Unfortunately, he found me and proceeded to constantly tell me how much he missed me. He would come over to try and have sex with me. I am proud to say I NEVER gave in. However the separation from him was killing me inside, and I was so afraid to date or go out for fear he would get wind of it. Then the love I had professed to him would become meaningless to him.
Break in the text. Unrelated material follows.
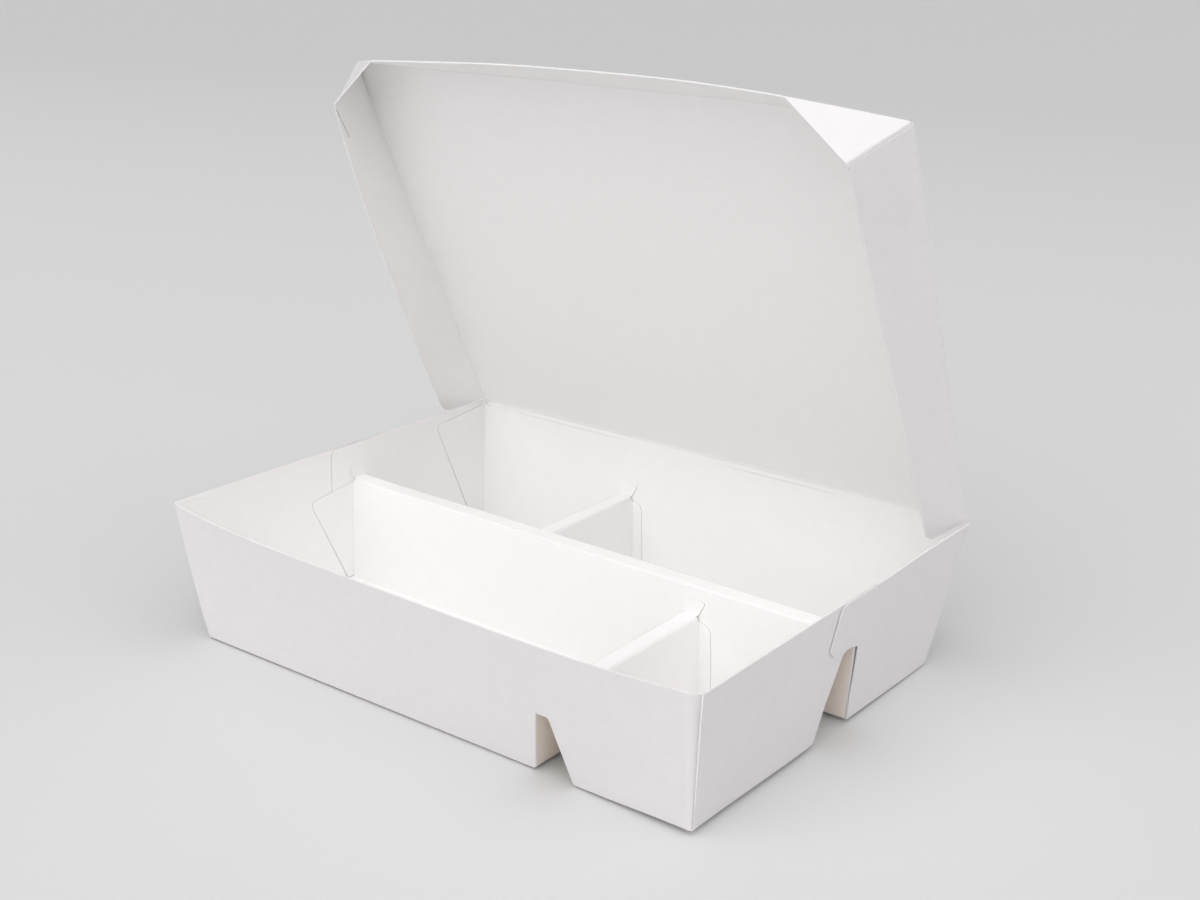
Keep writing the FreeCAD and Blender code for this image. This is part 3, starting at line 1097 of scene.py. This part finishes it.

This went on for about six months when I had decided I could take no more of the constant "I love yous" and "It's only a matter of time" comments. My friends were teasing me because I would sit in my apartment and wait for him to call or come by. He never did. So, I moved in with another guy, we're "roommates," but there is more to it and I am not ashamed to say I believe he is a very special person. But my ex believes I am to be together with him when he gets things all sorted out in his life. He still calls to say he loves me and asked me to promise not to fall in love with anyone, yet he's sleeping with three other women that I know of. How do I explain to him that the love I have for him will never die? Yet, it isn’t the same as wanting to wait for him until nothing else better shows up... -Waiting For Him

Dear Waiting For Him,
I don't like to be intentionally rude, or come off as abrasive, but WAKE UP girl! Why would you knowingly put yourself in a position of being some person's puppet? You have to know this relationship, at least what is left of it, is completely one-sided and harmful to your psyche, spiritually and mentally. Why would you expect more from yourself than from him? He's not making any sacrifices! He's not living in guilt or agony! So, why should you? I understand six years is a long time to be with someone, and feelings don't go away immediately, if ever completely. That is the point of love though; it doesn't go away. It just changes into something different. Do yourself a HUGE favor and move on from this guy! He doesn't appreciate what you have to offer and he doesn't deserve your time. Don't limit your future happiness by settling for what is comfortable. Branch out and find a life of your own.